The weak interactions of WIMPS are why, even though dark matter particles have mass and obey the laws of gravity, they do not clump into galaxies and stars like normal matter. In order to clump, particles must crash and stick together. But WIMPS most often would fly right by each other. Plus, because WIMPS are neutral, they do not form atoms, which require the attraction of positively charged protons to negatively charged electrons.
“Dark matter permeates everything,” Cabrera says. “It just never collapsed the way atoms did.”
Since dark matter never formed stars and other familiar heavenly objects, for a long time scientists never knew it was there. The earliest indication of its existence came in the 1930s when Fritz Zwicky, a Swiss-American astronomer, observed clusters of galaxies. He added up the masses of galaxies and noticed that there was not enough mass to account for the gravity that must exist to hold the clusters together. Something else must provide the missing mass, he deduced.
Later in the 1970s, Vera Rubin, an American astronomer, measured the speeds of stars in the Milky Way and other nearby galaxies.
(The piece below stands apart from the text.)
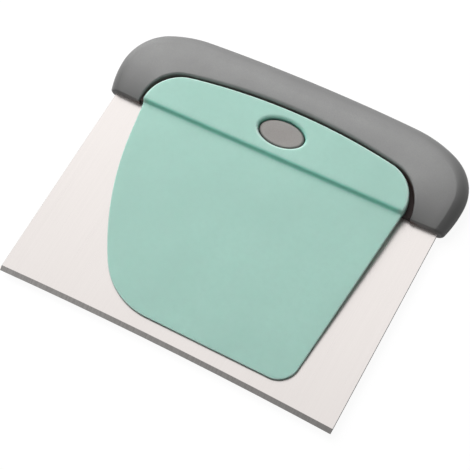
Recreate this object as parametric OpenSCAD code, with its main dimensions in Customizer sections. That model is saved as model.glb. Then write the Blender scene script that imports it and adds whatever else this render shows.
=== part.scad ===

As she looked farther out toward the edges of these galaxies, she found that the stars do not rotate more slowly as scientists expected. “That didn’t make any sense,” Cabrera says. “The only way you could understand it is if there was a lot more mass there than what you saw in the starlight.”
Over the years, more and more evidence for dark matter has piled up. Although scientists don’t yet know what it is, they have a better idea of where it is and how much of it there should be. “There’s very little wiggle room left for having different quantities,” Cabrera says.
“We’ve not seen anything that looks like an interesting signal to date,” he says. But the CDMS II researchers continue the search. So, too, do other groups. ZEPLIN, an experiment run by physicists at the University of California-Los Angeles and the United Kingdom Dark Matter Collaboration, aims to catch WIMPs in liquid vats of xenon in a mine near Sheffield, England. And at the South Pole, a University of Wisconsin-Madison project called IceCube is under construction that will use optical sensors buried deep in the ice to look for neutrinos, high-energy particles that are signatures of WIMP annihilations.
Meanwhile, CDMS II continues to evolve. Its researchers are building bigger and bigger detectors to increase their chances of finding WIMPS. In the future, the team hopes to build a 1-ton detector that should be able to discover many of the most probable types of WIMPS, if they exist. “We’re taking data now with more than twice as much target mass of germanium than we had before, so we’re definitely exploring new territory right now,” says Ogburn. “But there’s a lot more to cover.”